> _Task requirements_
Quote the listing below in its entirety.
++++++++
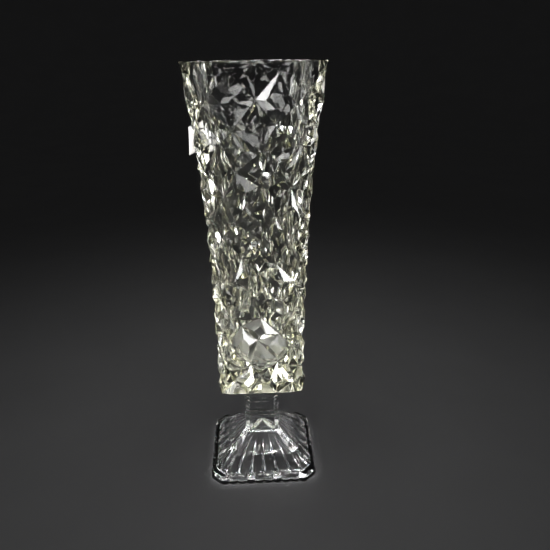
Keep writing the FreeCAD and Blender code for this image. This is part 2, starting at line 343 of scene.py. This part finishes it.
def glass_foot(material):
    bm = welded("pedestal_foot")
    bmesh.ops.dissolve_limit(bm, angle_limit=MERGED_EDGE, verts=bm.verts, edges=bm.edges)
    round_ribs(bm)
    smooth_rounds(bm, SHARP_FOOT)
    share = bm.edges.layers.float.new("bevel_weight_edge")
    for edge in sharp_edges(bm, SHARP_FOOT):
        edge[share] = foot_edge(edge) / PLATE_EDGE
    foot = piece("glass_foot", bm, material, "pedestal_foot")
    soft = foot.modifiers.new("soft_edges", "BEVEL")
    soft.limit_method = "WEIGHT"
    soft.width = PLATE_EDGE
    soft.segments = FOOT_EDGE_SEGMENTS
    soft.use_clamp_overlap = False
    return foot


def cement_film(material):
    """The cement, let a hair into both glasses so that no two surfaces lie in one plane."""
    bm = welded("cement_film")
    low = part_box("cement_film")[0][2]
    for vert in bm.verts:
        vert.co.z += CEMENT_BITE if vert.co.z > low + CEMENT_BITE else -CEMENT_BITE
    return piece("clear_cement", bm, material, "cement_film")


def paper_label(material):
    """The label as a thin sheet that curls off the glass towards its free lower front corner."""
    bm = bmesh.new()
    low, high = (Vector(corner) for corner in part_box("paper_label"))
    back = Vector((high.x, high.y, low.z))
    width, height = high.y - low.y, high.z - low.z
    rows = []
    for up in range(LABEL_STEPS + 1):
        row = []
        for along in range(LABEL_STEPS + 1):
            u, v = along / LABEL_STEPS, up / LABEL_STEPS
            x = -(high.x - low.x) * u ** 1.5 - LABEL_CURL * u * (1 - v) ** 2
            row.append(bm.verts.new(back + Vector((x, -width * u, height * v))))
        rows.append(row)
    for first, second in zip(rows, rows[1:]):
        for a, b, c, d in zip(first, first[1:], second[1:], second):
            bm.faces.new((a, b, c, d))
    for face in bm.faces:
        face.smooth = True
    label = piece("price_label", bm, material, "paper_label")
    outward = label.modifiers.new("paper_thickness", "SOLIDIFY")
    outward.thickness = LABEL_THICKNESS
    outward.offset = 1.0
    return label


# ---------------------------------------------------------------------- stage


def area_light(name, place, aim, size, watts):
    light = bpy.data.lights.new(name, "AREA")
    light.shape = "RECTANGLE"
    light.size, light.size_y = size
    light.energy = watts
    made = bpy.data.objects.new(name, light)
    made.location = place
    made.rotation_euler = (Vector(aim) - Vector(place)).to_track_quat("-Z", "Y").to_euler()
    made.visible_camera = False
    bpy.context.scene.collection.objects.link(made)
    return made


def only_on(light, *pieces):
    """Lets a light fall on these pieces alone."""
    group = bpy.data.collections.new(light.name + "_falls_on")
    for one in pieces:
        group.objects.link(one)
    light.light_linking.receiver_collection = group


def floor():
    """The floor and wall as one surface: a straight run, a quarter circle and an upright, spun about Z."""
    bm = bmesh.new()
    profile = [(0.0, 0.0), (FLOOR_FLAT, 0.0)]
    for step in range(1, FLOOR_STEPS // 4 + 1):
        turn = math.pi / 2 * step / (FLOOR_STEPS // 4)
        profile.append((FLOOR_FLAT + FLOOR_CURVE * math.sin(turn), FLOOR_CURVE * (1 - math.cos(turn))))
    profile.append((FLOOR_FLAT + FLOOR_CURVE, WALL_TOP))
    line = [bm.verts.new((x, 0, z)) for x, z in profile]
    edges = [bm.edges.new(pair) for pair in zip(line, line[1:])]
    bmesh.ops.spin(
        bm, geom=line + edges, cent=(0, 0, 0), axis=(0, 0, 1),
        angle=math.tau, steps=FLOOR_STEPS, use_merge=True,
    )
    bmesh.ops.remove_doubles(bm, verts=bm.verts, dist=0.01 * MM)
    bmesh.ops.recalc_face_normals(bm, faces=bm.faces)
    for face in bm.faces:
        face.smooth = True
    mesh = bpy.data.meshes.new("floor")
    bm.to_mesh(mesh)
    bm.free()
    mesh.materials.append(floor_finish())
    made = bpy.data.objects.new("floor", mesh)
    bpy.context.scene.collection.objects.link(made)
    return made


def stage(pieces):
    """A plain pale floor in a soft pool of light, softboxes round the glass, and a dim room.

    pieces holds the vase's pieces by the names that SOFTBOXES uses.
    """
    ground = floor()
    for name, (falls_on, place, size, watts) in SOFTBOXES.items():
        only_on(area_light(name, place, MIDDLE, size, watts), *(pieces[word] for word in falls_on.split()))
    label_light = bpy.data.objects["label_fill"].light_linking
    label_light.blocker_collection = label_light.receiver_collection
    pool = area_light("floor_pool", POOL_PLACE, (0, 0, 0), POOL_SIZE, POOL_WATTS)
    pool.data.spread = POOL_SPREAD
    only_on(pool, ground)

    world = bpy.data.worlds.new("dim_room")
    bpy.context.scene.world = world
    world.use_nodes = True
    world.node_tree.nodes["Background"].inputs["Color"].default_value = (ROOM_GLOW,) * 3 + (1,)


def camera():
    forward = Vector((math.sin(CAMERA_HEADING), math.cos(CAMERA_HEADING), 0)) * math.cos(CAMERA_PITCH)
    forward.z = -math.sin(CAMERA_PITCH)
    right = Vector((math.cos(CAMERA_HEADING), -math.sin(CAMERA_HEADING), 0))
    down = forward.cross(right)
    rolled_right = right * math.cos(CAMERA_ROLL) + down * math.sin(CAMERA_ROLL)
    rolled_down = down * math.cos(CAMERA_ROLL) - right * math.sin(CAMERA_ROLL)
    made = bpy.data.objects.new("camera", bpy.data.cameras.new("camera"))
    made.data.lens = CAMERA_LENS
    made.data.clip_start = 0.01
    turn = Matrix((rolled_right, -rolled_down, -forward)).transposed()
    made.matrix_world = Matrix.Translation(CAMERA_PLACE) @ turn.to_4x4()
    bpy.context.scene.collection.objects.link(made)
    bpy.context.scene.camera = made


def light_paths():
    """Enough bounces for light that crosses both walls and turns back inside the facets."""
    cycles = bpy.context.scene.cycles
    cycles.max_bounces = 32
    cycles.transmission_bounces = 32
    cycles.glossy_bounces = 24
    cycles.caustics_refractive = False
    bpy.context.scene.view_settings.view_transform = "Standard"


def main():
    vessel = crystal_vessel(glass("straw_crystal", *VESSEL_GLASS, limescale, HAZE_ROUGHNESS))
    foot = glass_foot(glass("cool_glass", *FOOT_GLASS, scuffs, SCUFF_ROUGHNESS))
    film = cement_film(glass("cement", *CEMENT_GLASS))
    label = paper_label(paper())
    stage({"vessel": vessel, "foot": foot, "film": film, "label": label})
    camera()
    light_paths()


main()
++++++++
> _Written reply_
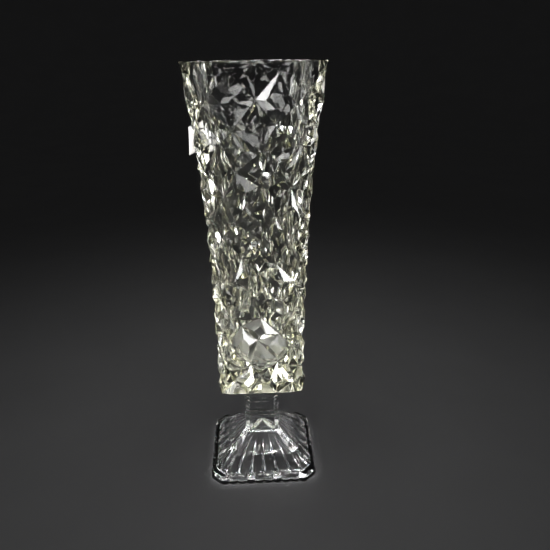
Keep writing the FreeCAD and Blender code for this image. This is part 2, starting at line 343 of scene.py. This part finishes it.
def glass_foot(material):
    bm = welded("pedestal_foot")
    bmesh.ops.dissolve_limit(bm, angle_limit=MERGED_EDGE, verts=bm.verts, edges=bm.edges)
    round_ribs(bm)
    smooth_rounds(bm, SHARP_FOOT)
    share = bm.edges.layers.float.new("bevel_weight_edge")
    for edge in sharp_edges(bm, SHARP_FOOT):
        edge[share] = foot_edge(edge) / PLATE_EDGE
    foot = piece("glass_foot", bm, material, "pedestal_foot")
    soft = foot.modifiers.new("soft_edges", "BEVEL")
    soft.limit_method = "WEIGHT"
    soft.width = PLATE_EDGE
    soft.segments = FOOT_EDGE_SEGMENTS
    soft.use_clamp_overlap = False
    return foot


def cement_film(material):
    """The cement, let a hair into both glasses so that no two surfaces lie in one plane."""
    bm = welded("cement_film")
    low = part_box("cement_film")[0][2]
    for vert in bm.verts:
        vert.co.z += CEMENT_BITE if vert.co.z > low + CEMENT_BITE else -CEMENT_BITE
    return piece("clear_cement", bm, material, "cement_film")


def paper_label(material):
    """The label as a thin sheet that curls off the glass towards its free lower front corner."""
    bm = bmesh.new()
    low, high = (Vector(corner) for corner in part_box("paper_label"))
    back = Vector((high.x, high.y, low.z))
    width, height = high.y - low.y, high.z - low.z
    rows = []
    for up in range(LABEL_STEPS + 1):
        row = []
        for along in range(LABEL_STEPS + 1):
            u, v = along / LABEL_STEPS, up / LABEL_STEPS
            x = -(high.x - low.x) * u ** 1.5 - LABEL_CURL * u * (1 - v) ** 2
            row.append(bm.verts.new(back + Vector((x, -width * u, height * v))))
        rows.append(row)
    for first, second in zip(rows, rows[1:]):
        for a, b, c, d in zip(first, first[1:], second[1:], second):
            bm.faces.new((a, b, c, d))
    for face in bm.faces:
        face.smooth = True
    label = piece("price_label", bm, material, "paper_label")
    outward = label.modifiers.new("paper_thickness", "SOLIDIFY")
    outward.thickness = LABEL_THICKNESS
    outward.offset = 1.0
    return label


# ---------------------------------------------------------------------- stage


def area_light(name, place, aim, size, watts):
    light = bpy.data.lights.new(name, "AREA")
    light.shape = "RECTANGLE"
    light.size, light.size_y = size
    light.energy = watts
    made = bpy.data.objects.new(name, light)
    made.location = place
    made.rotation_euler = (Vector(aim) - Vector(place)).to_track_quat("-Z", "Y").to_euler()
    made.visible_camera = False
    bpy.context.scene.collection.objects.link(made)
    return made


def only_on(light, *pieces):
    """Lets a light fall on these pieces alone."""
    group = bpy.data.collections.new(light.name + "_falls_on")
    for one in pieces:
        group.objects.link(one)
    light.light_linking.receiver_collection = group


def floor():
    """The floor and wall as one surface: a straight run, a quarter circle and an upright, spun about Z."""
    bm = bmesh.new()
    profile = [(0.0, 0.0), (FLOOR_FLAT, 0.0)]
    for step in range(1, FLOOR_STEPS // 4 + 1):
        turn = math.pi / 2 * step / (FLOOR_STEPS // 4)
        profile.append((FLOOR_FLAT + FLOOR_CURVE * math.sin(turn), FLOOR_CURVE * (1 - math.cos(turn))))
    profile.append((FLOOR_FLAT + FLOOR_CURVE, WALL_TOP))
    line = [bm.verts.new((x, 0, z)) for x, z in profile]
    edges = [bm.edges.new(pair) for pair in zip(line, line[1:])]
    bmesh.ops.spin(
        bm, geom=line + edges, cent=(0, 0, 0), axis=(0, 0, 1),
        angle=math.tau, steps=FLOOR_STEPS, use_merge=True,
    )
    bmesh.ops.remove_doubles(bm, verts=bm.verts, dist=0.01 * MM)
    bmesh.ops.recalc_face_normals(bm, faces=bm.faces)
    for face in bm.faces:
        face.smooth = True
    mesh = bpy.data.meshes.new("floor")
    bm.to_mesh(mesh)
    bm.free()
    mesh.materials.append(floor_finish())
    made = bpy.data.objects.new("floor", mesh)
    bpy.context.scene.collection.objects.link(made)
    return made


def stage(pieces):
    """A plain pale floor in a soft pool of light, softboxes round the glass, and a dim room.

    pieces holds the vase's pieces by the names that SOFTBOXES uses.
    """
    ground = floor()
    for name, (falls_on, place, size, watts) in SOFTBOXES.items():
        only_on(area_light(name, place, MIDDLE, size, watts), *(pieces[word] for word in falls_on.split()))
    label_light = bpy.data.objects["label_fill"].light_linking
    label_light.blocker_collection = label_light.receiver_collection
    pool = area_light("floor_pool", POOL_PLACE, (0, 0, 0), POOL_SIZE, POOL_WATTS)
    pool.data.spread = POOL_SPREAD
    only_on(pool, ground)

    world = bpy.data.worlds.new("dim_room")
    bpy.context.scene.world = world
    world.use_nodes = True
    world.node_tree.nodes["Background"].inputs["Color"].default_value = (ROOM_GLOW,) * 3 + (1,)


def camera():
    forward = Vector((math.sin(CAMERA_HEADING), math.cos(CAMERA_HEADING), 0)) * math.cos(CAMERA_PITCH)
    forward.z = -math.sin(CAMERA_PITCH)
    right = Vector((math.cos(CAMERA_HEADING), -math.sin(CAMERA_HEADING), 0))
    down = forward.cross(right)
    rolled_right = right * math.cos(CAMERA_ROLL) + down * math.sin(CAMERA_ROLL)
    rolled_down = down * math.cos(CAMERA_ROLL) - right * math.sin(CAMERA_ROLL)
    made = bpy.data.objects.new("camera", bpy.data.cameras.new("camera"))
    made.data.lens = CAMERA_LENS
    made.data.clip_start = 0.01
    turn = Matrix((rolled_right, -rolled_down, -forward)).transposed()
    made.matrix_world = Matrix.Translation(CAMERA_PLACE) @ turn.to_4x4()
    bpy.context.scene.collection.objects.link(made)
    bpy.context.scene.camera = made


def light_paths():
    """Enough bounces for light that crosses both walls and turns back inside the facets."""
    cycles = bpy.context.scene.cycles
    cycles.max_bounces = 32
    cycles.transmission_bounces = 32
    cycles.glossy_bounces = 24
    cycles.caustics_refractive = False
    bpy.context.scene.view_settings.view_transform = "Standard"


def main():
    vessel = crystal_vessel(glass("straw_crystal", *VESSEL_GLASS, limescale, HAZE_ROUGHNESS))
    foot = glass_foot(glass("cool_glass", *FOOT_GLASS, scuffs, SCUFF_ROUGHNESS))
    film = cement_film(glass("cement", *CEMENT_GLASS))
    label = paper_label(paper())
    stage({"vessel": vessel, "foot": foot, "film": film, "label": label})
    camera()
    light_paths()


main()